The result is that an apparently ho-hum affair has been turned into an edge-of-the-seat thriller. I certainly wasn’t expecting to be watching this series still, but as the shadows lengthened in Guyana on Sunday, I was gripped. The batsmen crawled painfully to their target, as though spin bowling was some dastardly new invention. Kieron Pollard in particular was an accident waiting to happen. Launching a ball to long-on, the hapless Mumbai Indian had to trudge back to the pavilion under the dead-eyed glare of his captain. The laconic Jeffrey Dujon suggested that Pull Hard might consider getting changed behind the pavilion.
In between the silly shots, the crowd were amusing themselves. Given the blazing heat, some kind of award has to go to the man in the Santa suit, complete with full-length white beard, who marched up and down the stand, playing a musical instrument that looked like it had been knocked up in a shed. Horns were everywhere. At times it sounded like a troupe of performing sea lions had been let loose in a drum shop. All manner of unearthly honks, hoots and bellows were unleashed, particularly when Gayle gave the ball a few healthy taps.
The other sound most often heard was that of clattering wood.
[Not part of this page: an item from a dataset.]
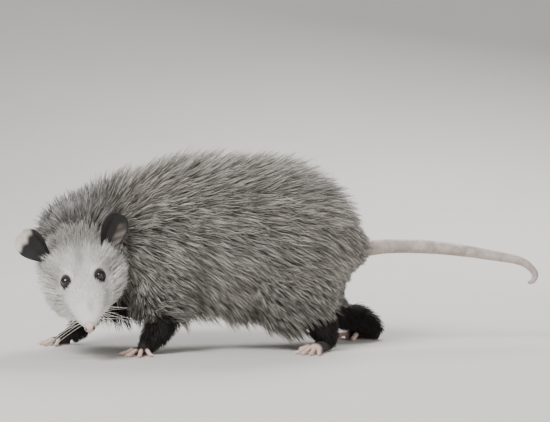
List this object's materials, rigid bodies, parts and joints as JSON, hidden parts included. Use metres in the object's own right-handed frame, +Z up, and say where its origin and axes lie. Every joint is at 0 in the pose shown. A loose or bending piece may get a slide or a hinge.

The viewer formed the distinct impression that the West Indian players had been practising, so often did they disturb the bails. Indeed, both sides were pretty hot on the ground fielding, with the result that there was more timber demolished at the Providence National Stadium than over a long weekend in the Amazon.
But the best fielder wore red. Tatenda Taibu reminds me of the days when wicketkeepers were magicians. Ball beating bat and bails being removed seems to happen instantaneously, with the little keeper shrieking his celebration from short mid-on before the spectator realises what has happened.
Then there was Ray Price, a man for whom the bowling of a cricket ball is an inconvenience that gets in the way of his sledging. After letting fly, he immediately scurries down the pitch to get up close and personal with the batsman. He then runs through a melodramatic repertoire of glares, frowns, headshakes and insults, before chatting loudly with the umpire, generally behaving like precisely the kind of person you avoid at bus stops. If you haven’t seen him, imagine Shane Warne with less talent. Really, Ray, enough already. Bullying Darren Sammy is nothing to be proud of. The ball boys probably do that during the lunch interval. You have to wonder how the lippy trundler would have fared if he’d tried it on with Viv.